The nation’s overnight lending rate dropped to 20 per cent on Thursday on expectation that a cash squeeze will ease after money market rates more than doubled previous session.

The Central Bank of Nigeria has kept liquidity tight to support the currency, leaving its benchmark interest rate on hold at 14 per cent this year.

The CBN also aims to keep rates high to attract foreign inflows into its bond market to boost dollar liquidity.

“The market is a bit tight because of FX purchases which mopped up (naira) liquidity,” one trader was quoted by Reuters as saying.

The overnight rate closed at 44 per cent on Wednesday after banking system liquidity hit a debit of N265bn, traders said.

Tight liquidity continued on Thursday with the market in debit of N243bn, although the central bank repaid some treasury securities.

Traders said money market rates dropped on Thursday as lenders accessed the CBN window for naira at 16 per cent.

Though rates could go back up if a N60bn treasury security offered by the central bank on Thursday worsened the cash squeeze.

The CBN is selling $100m weekly to meet wholesale currency demand and also a separate amount twice weekly for retail needs to keep its multiple exchange rate system stable.

It injected a total of $195m into the interbank foreign exchange market on Monday, almost one week after it intervened in the market with the sale of $195m.

The naira has remained unchanged at 363 against the dollar in recent days.

Reuters quoted traders as saying that the local currency would likely hold ground across its multiple exchange rates next week following CBN’s intervention in the official market to boost dollar liquidity.

The local currency has traded at around 360 per dollar for investors with a volume of almost $600m this week.

On the official market, where the central bank has been selling $500,000 daily to lenders, the naira firmed slightly to 305.55 per dollar at 3:00pm on Thursday.

In the meantime, the latest report on the Nigerian pension fund administration, which was released on Thursday by the National Bureau of Statistics and the National Pension Commission, indicated that the country’s pension fund assets increased by N862bn to N6.164tn as of December 31, 2016.

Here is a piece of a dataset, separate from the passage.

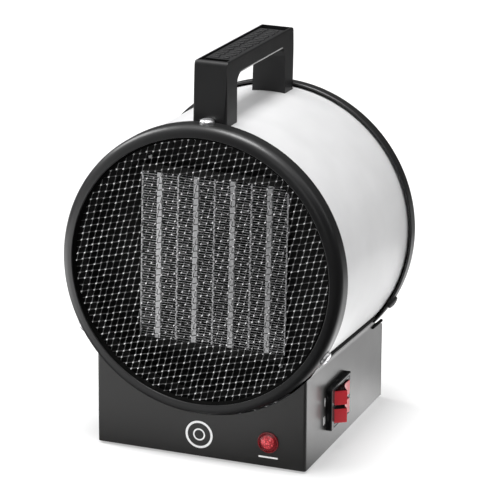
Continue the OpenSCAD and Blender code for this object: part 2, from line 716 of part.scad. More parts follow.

According to the report, the N6.164tn pension fund assets represent six per cent of the country’s Gross Domestic Product, as the figure indicates an increase of N862bn when compared to the N5.302tn recorded in 2015.

It stated that a large percentage of the fund was invested in the domestic market, while the remaining part was invested abroad.

The report stated, “The Nigerian pension fund administration data for 2016 reflected that the pension fund asset under management as of December 31, 2016 stood at N6,164.76bn as against N5,302.82bn in 2015.

“The total asset as at the period under review represents six per cent of the GDP as against 5.57 per cent in 2015. 98.56 per cent of the funds were invested in domestic market while the remaining 1.44 per cent were invested in foreign market.”

The PenCom stated that the Federal Government of Nigeria debt securities had the highest weight percentage of 71.28 of the total pension fund assets.

This, it noted, was closely followed by ordinary shares, with 9.48 per cent weight; and money market securities, with 6.51 per cent weight; while infrastructure funds had the least with 0.03 per cent weight.

“Participants within the age distribution below 40 years have the highest percentage composition by sector and gender. These are closely followed by participants within the age brackets of 40 to 49 years and 50 to 59 years, respectively, while participants above 60 years have the least percentage composition by sector and gender,” the report stated.